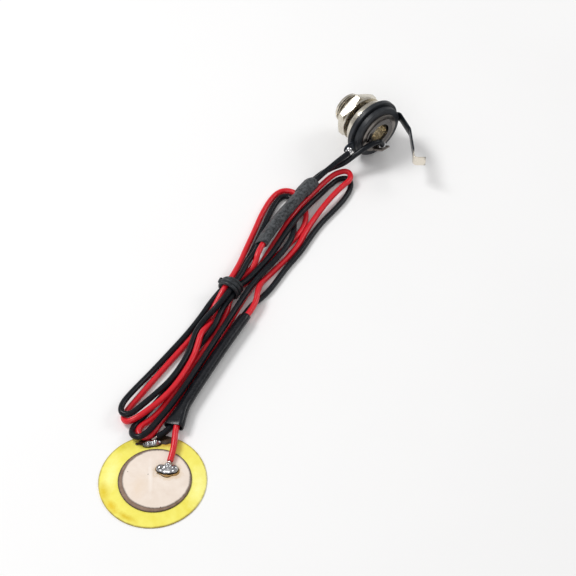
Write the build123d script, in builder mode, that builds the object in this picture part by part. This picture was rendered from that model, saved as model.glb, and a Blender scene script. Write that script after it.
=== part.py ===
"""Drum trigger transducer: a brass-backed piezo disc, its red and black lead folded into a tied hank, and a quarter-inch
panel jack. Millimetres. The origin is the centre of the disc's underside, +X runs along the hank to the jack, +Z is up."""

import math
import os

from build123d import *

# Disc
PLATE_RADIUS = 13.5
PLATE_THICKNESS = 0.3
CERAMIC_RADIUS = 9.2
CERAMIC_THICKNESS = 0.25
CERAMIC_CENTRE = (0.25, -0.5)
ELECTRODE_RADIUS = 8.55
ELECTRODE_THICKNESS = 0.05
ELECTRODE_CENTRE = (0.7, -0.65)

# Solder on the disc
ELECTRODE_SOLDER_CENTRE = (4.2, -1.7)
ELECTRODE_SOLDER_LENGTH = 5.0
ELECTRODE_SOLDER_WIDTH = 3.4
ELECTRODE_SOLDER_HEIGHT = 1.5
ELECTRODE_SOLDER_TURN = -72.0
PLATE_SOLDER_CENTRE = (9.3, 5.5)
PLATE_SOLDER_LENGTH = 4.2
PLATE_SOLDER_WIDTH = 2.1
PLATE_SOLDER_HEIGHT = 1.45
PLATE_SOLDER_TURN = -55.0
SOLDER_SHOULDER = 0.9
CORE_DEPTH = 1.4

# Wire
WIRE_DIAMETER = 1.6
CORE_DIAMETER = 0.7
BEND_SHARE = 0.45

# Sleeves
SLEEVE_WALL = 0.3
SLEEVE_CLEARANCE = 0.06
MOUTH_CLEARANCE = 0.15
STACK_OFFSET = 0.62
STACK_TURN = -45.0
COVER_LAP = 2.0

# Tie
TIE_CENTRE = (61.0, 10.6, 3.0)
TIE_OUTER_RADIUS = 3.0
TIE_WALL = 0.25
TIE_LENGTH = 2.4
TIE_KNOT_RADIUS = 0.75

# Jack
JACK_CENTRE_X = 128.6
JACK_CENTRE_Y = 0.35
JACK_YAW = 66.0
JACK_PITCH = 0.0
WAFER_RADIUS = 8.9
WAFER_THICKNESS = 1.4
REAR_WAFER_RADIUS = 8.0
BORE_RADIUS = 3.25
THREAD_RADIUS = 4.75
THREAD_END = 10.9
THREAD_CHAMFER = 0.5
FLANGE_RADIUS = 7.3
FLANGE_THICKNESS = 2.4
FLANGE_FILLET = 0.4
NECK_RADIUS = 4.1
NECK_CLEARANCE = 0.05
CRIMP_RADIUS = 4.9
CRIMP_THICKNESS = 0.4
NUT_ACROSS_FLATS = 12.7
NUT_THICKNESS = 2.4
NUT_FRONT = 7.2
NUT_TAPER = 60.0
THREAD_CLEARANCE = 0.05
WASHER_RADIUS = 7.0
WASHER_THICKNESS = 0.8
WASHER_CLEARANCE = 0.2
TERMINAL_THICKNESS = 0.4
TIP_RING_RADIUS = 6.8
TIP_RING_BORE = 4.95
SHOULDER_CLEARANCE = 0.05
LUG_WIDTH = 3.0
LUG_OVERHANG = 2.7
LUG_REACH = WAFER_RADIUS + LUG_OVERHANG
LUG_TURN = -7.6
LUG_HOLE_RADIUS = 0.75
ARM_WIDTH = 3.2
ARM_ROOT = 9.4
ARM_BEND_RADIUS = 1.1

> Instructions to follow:
Copy out the material above in its entirety. Every detail must match.

> Solution for this problem:
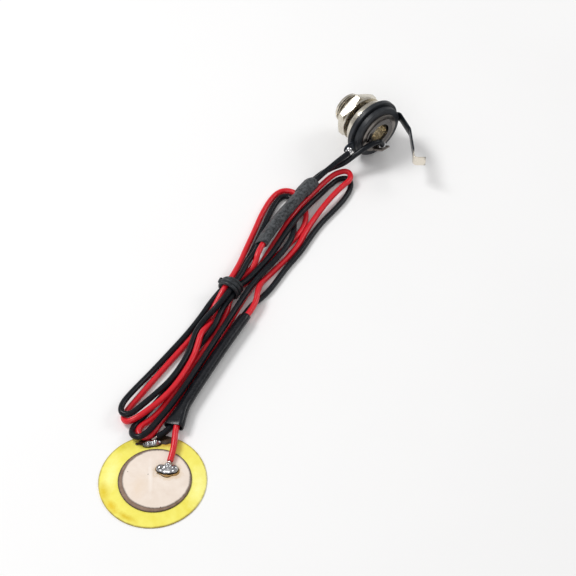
Write the build123d script, in builder mode, that builds the object in this picture part by part. This picture was rendered from that model, saved as model.glb, and a Blender scene script. Write that script after it.
=== part.py ===
"""Drum trigger transducer: a brass-backed piezo disc, its red and black lead folded into a tied hank, and a quarter-inch
panel jack. Millimetres. The origin is the centre of the disc's underside, +X runs along the hank to the jack, +Z is up."""

import math
import os

from build123d import *

# Disc
PLATE_RADIUS = 13.5
PLATE_THICKNESS = 0.3
CERAMIC_RADIUS = 9.2
CERAMIC_THICKNESS = 0.25
CERAMIC_CENTRE = (0.25, -0.5)
ELECTRODE_RADIUS = 8.55
ELECTRODE_THICKNESS = 0.05
ELECTRODE_CENTRE = (0.7, -0.65)

# Solder on the disc
ELECTRODE_SOLDER_CENTRE = (4.2, -1.7)
ELECTRODE_SOLDER_LENGTH = 5.0
ELECTRODE_SOLDER_WIDTH = 3.4
ELECTRODE_SOLDER_HEIGHT = 1.5
ELECTRODE_SOLDER_TURN = -72.0
PLATE_SOLDER_CENTRE = (9.3, 5.5)
PLATE_SOLDER_LENGTH = 4.2
PLATE_SOLDER_WIDTH = 2.1
PLATE_SOLDER_HEIGHT = 1.45
PLATE_SOLDER_TURN = -55.0
SOLDER_SHOULDER = 0.9
CORE_DEPTH = 1.4

# Wire
WIRE_DIAMETER = 1.6
CORE_DIAMETER = 0.7
BEND_SHARE = 0.45

# Sleeves
SLEEVE_WALL = 0.3
SLEEVE_CLEARANCE = 0.06
MOUTH_CLEARANCE = 0.15
STACK_OFFSET = 0.62
STACK_TURN = -45.0
COVER_LAP = 2.0

# Tie
TIE_CENTRE = (61.0, 10.6, 3.0)
TIE_OUTER_RADIUS = 3.0
TIE_WALL = 0.25
TIE_LENGTH = 2.4
TIE_KNOT_RADIUS = 0.75

# Jack
JACK_CENTRE_X = 128.6
JACK_CENTRE_Y = 0.35
JACK_YAW = 66.0
JACK_PITCH = 0.0
WAFER_RADIUS = 8.9
WAFER_THICKNESS = 1.4
REAR_WAFER_RADIUS = 8.0
BORE_RADIUS = 3.25
THREAD_RADIUS = 4.75
THREAD_END = 10.9
THREAD_CHAMFER = 0.5
FLANGE_RADIUS = 7.3
FLANGE_THICKNESS = 2.4
FLANGE_FILLET = 0.4
NECK_RADIUS = 4.1
NECK_CLEARANCE = 0.05
CRIMP_RADIUS = 4.9
CRIMP_THICKNESS = 0.4
NUT_ACROSS_FLATS = 12.7
NUT_THICKNESS = 2.4
NUT_FRONT = 7.2
NUT_TAPER = 60.0
THREAD_CLEARANCE = 0.05
WASHER_RADIUS = 7.0
WASHER_THICKNESS = 0.8
WASHER_CLEARANCE = 0.2
TERMINAL_THICKNESS = 0.4
TIP_RING_RADIUS = 6.8
TIP_RING_BORE = 4.95
SHOULDER_CLEARANCE = 0.05
LUG_WIDTH = 3.0
LUG_OVERHANG = 2.7
LUG_REACH = WAFER_RADIUS + LUG_OVERHANG
LUG_TURN = -7.6
LUG_HOLE_RADIUS = 0.75
ARM_WIDTH = 3.2
ARM_ROOT = 9.4
ARM_BEND_RADIUS = 1.1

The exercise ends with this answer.